DATASET SECTION -

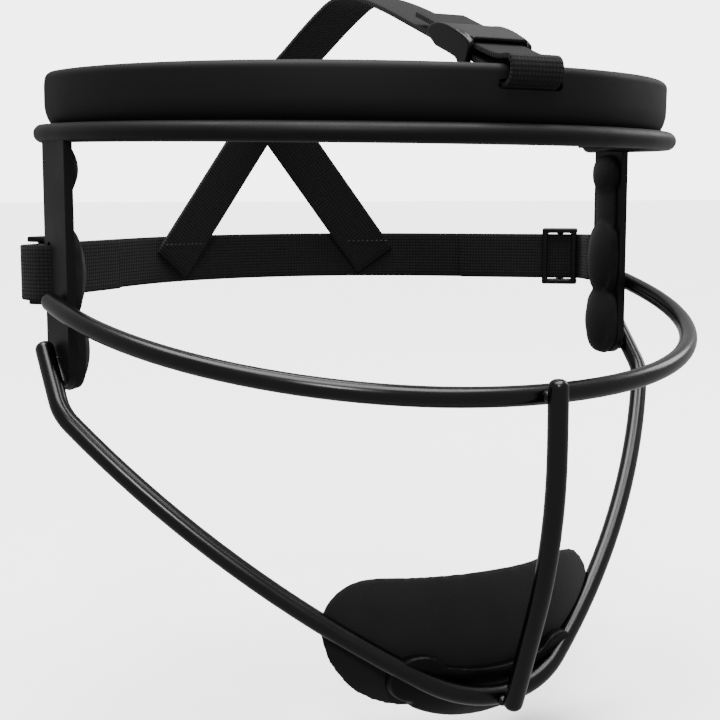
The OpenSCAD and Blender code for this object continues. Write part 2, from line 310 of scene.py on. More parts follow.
def piece(name, bm, material, nodes=(), body="mask", sharp=40):
    """Makes an object, in metres and in place, of what was drawn in millimetres"""
    bmesh.ops.scale(bm, verts=bm.verts, vec=(0.001, 0.001, 0.001))
    bmesh.ops.recalc_face_normals(bm, faces=bm.faces)
    mesh = bpy.data.meshes.new(name)
    bm.to_mesh(mesh)
    bm.free()
    mesh.shade_smooth()
    mesh.set_sharp_from_angle(angle=math.radians(sharp))
    mesh.materials.append(material)
    obj = bpy.data.objects.new(name, mesh)
    bpy.context.collection.objects.link(obj)
    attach(obj, body)
    if nodes:
        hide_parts(*nodes)
    return obj


def break_edges(obj, width, segments=3, degrees=35):
    """Rounds the edges that a tool or a mould leaves"""
    step = obj.modifiers.new("edges", "BEVEL")
    step.width, step.segments = width / 1000, segments
    step.limit_method, step.angle_limit = "ANGLE", math.radians(degrees)
    step.harden_normals = True


# ---- webbing ----


def cut_corners(route, passes):
    """A route with its corners cut off, over and over"""
    for _ in range(passes):
        kept = [p for a, b in zip(route, route[1:]) for p in (a * 0.75 + b * 0.25, a * 0.25 + b * 0.75)]
        route = [route[0], *kept, route[-1]]
    return route


def webbing(route, width, place, rows=8):
    """Flat woven strap laid along a route drawn in a plane, with its own map in metres along and across"""
    bm = bmesh.new()
    columns = len(route) - 1
    travelled = [0]
    for a, b in zip(route, route[1:]):
        travelled.append(travelled[-1] + (b - a).length)
    bmesh.ops.create_grid(bm, x_segments=columns, y_segments=rows, size=0.5)
    weave = bm.loops.layers.uv.new("weave")
    spots = {v: (round((v.co.x + 0.5) * columns), v.co.y) for v in bm.verts}
    for face in bm.faces:
        for corner in face.loops:
            i, across = spots[corner.vert]
            corner[weave].uv = (travelled[i] / 1000, across * width / 1000)
    for v, (i, across) in spots.items():
        v.co = (route[i].x, route[i].y, across * width)
    bmesh.ops.recalc_face_normals(bm, faces=bm.faces)
    bmesh.ops.transform(bm, verts=bm.verts, matrix=place)
    return bm


def thicken(obj, thickness):
    """Gives webbing its thickness and blunts the edges of its selvedge"""
    wall = obj.modifiers.new("wall", "SOLIDIFY")
    wall.thickness, wall.offset = thickness / 1000, 0
    wall.use_even_offset = True
    rim = obj.modifiers.new("selvedge", "BEVEL")
    rim.width, rim.segments = thickness / 3500, 2
    rim.limit_method, rim.angle_limit = "ANGLE", math.radians(60)


# ---- materials ----


def add(tree, kind, settings, sockets):
    """Adds a node with its settings, and sets or links its sockets"""
    made = tree.nodes.new(kind)
    for key, value in settings.items():
        setattr(made, key, value)
    for socket in made.inputs:
        if socket.identifier in sockets:
            value = sockets[socket.identifier]
            if isinstance(value, bpy.types.NodeSocket):
                tree.links.new(value, socket)
            else:
                socket.default_value = value
    return made


def blank(name):
    """A material with an empty tree and its output"""
    material = bpy.data.materials.new(name)
    material.use_nodes = True
    material.node_tree.nodes.clear()
    return material, material.node_tree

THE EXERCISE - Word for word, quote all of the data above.

RESULT FOR THIS EXERCISE -
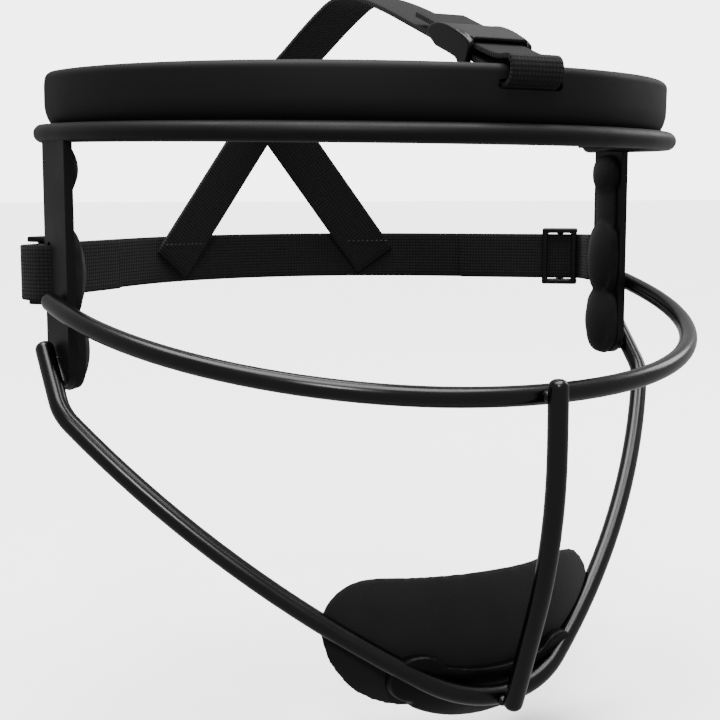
The OpenSCAD and Blender code for this object continues. Write part 2, from line 310 of scene.py on. More parts follow.
def piece(name, bm, material, nodes=(), body="mask", sharp=40):
    """Makes an object, in metres and in place, of what was drawn in millimetres"""
    bmesh.ops.scale(bm, verts=bm.verts, vec=(0.001, 0.001, 0.001))
    bmesh.ops.recalc_face_normals(bm, faces=bm.faces)
    mesh = bpy.data.meshes.new(name)
    bm.to_mesh(mesh)
    bm.free()
    mesh.shade_smooth()
    mesh.set_sharp_from_angle(angle=math.radians(sharp))
    mesh.materials.append(material)
    obj = bpy.data.objects.new(name, mesh)
    bpy.context.collection.objects.link(obj)
    attach(obj, body)
    if nodes:
        hide_parts(*nodes)
    return obj


def break_edges(obj, width, segments=3, degrees=35):
    """Rounds the edges that a tool or a mould leaves"""
    step = obj.modifiers.new("edges", "BEVEL")
    step.width, step.segments = width / 1000, segments
    step.limit_method, step.angle_limit = "ANGLE", math.radians(degrees)
    step.harden_normals = True


# ---- webbing ----


def cut_corners(route, passes):
    """A route with its corners cut off, over and over"""
    for _ in range(passes):
        kept = [p for a, b in zip(route, route[1:]) for p in (a * 0.75 + b * 0.25, a * 0.25 + b * 0.75)]
        route = [route[0], *kept, route[-1]]
    return route


def webbing(route, width, place, rows=8):
    """Flat woven strap laid along a route drawn in a plane, with its own map in metres along and across"""
    bm = bmesh.new()
    columns = len(route) - 1
    travelled = [0]
    for a, b in zip(route, route[1:]):
        travelled.append(travelled[-1] + (b - a).length)
    bmesh.ops.create_grid(bm, x_segments=columns, y_segments=rows, size=0.5)
    weave = bm.loops.layers.uv.new("weave")
    spots = {v: (round((v.co.x + 0.5) * columns), v.co.y) for v in bm.verts}
    for face in bm.faces:
        for corner in face.loops:
            i, across = spots[corner.vert]
            corner[weave].uv = (travelled[i] / 1000, across * width / 1000)
    for v, (i, across) in spots.items():
        v.co = (route[i].x, route[i].y, across * width)
    bmesh.ops.recalc_face_normals(bm, faces=bm.faces)
    bmesh.ops.transform(bm, verts=bm.verts, matrix=place)
    return bm


def thicken(obj, thickness):
    """Gives webbing its thickness and blunts the edges of its selvedge"""
    wall = obj.modifiers.new("wall", "SOLIDIFY")
    wall.thickness, wall.offset = thickness / 1000, 0
    wall.use_even_offset = True
    rim = obj.modifiers.new("selvedge", "BEVEL")
    rim.width, rim.segments = thickness / 3500, 2
    rim.limit_method, rim.angle_limit = "ANGLE", math.radians(60)


# ---- materials ----


def add(tree, kind, settings, sockets):
    """Adds a node with its settings, and sets or links its sockets"""
    made = tree.nodes.new(kind)
    for key, value in settings.items():
        setattr(made, key, value)
    for socket in made.inputs:
        if socket.identifier in sockets:
            value = sockets[socket.identifier]
            if isinstance(value, bpy.types.NodeSocket):
                tree.links.new(value, socket)
            else:
                socket.default_value = value
    return made


def blank(name):
    """A material with an empty tree and its output"""
    material = bpy.data.materials.new(name)
    material.use_nodes = True
    material.node_tree.nodes.clear()
    return material, material.node_tree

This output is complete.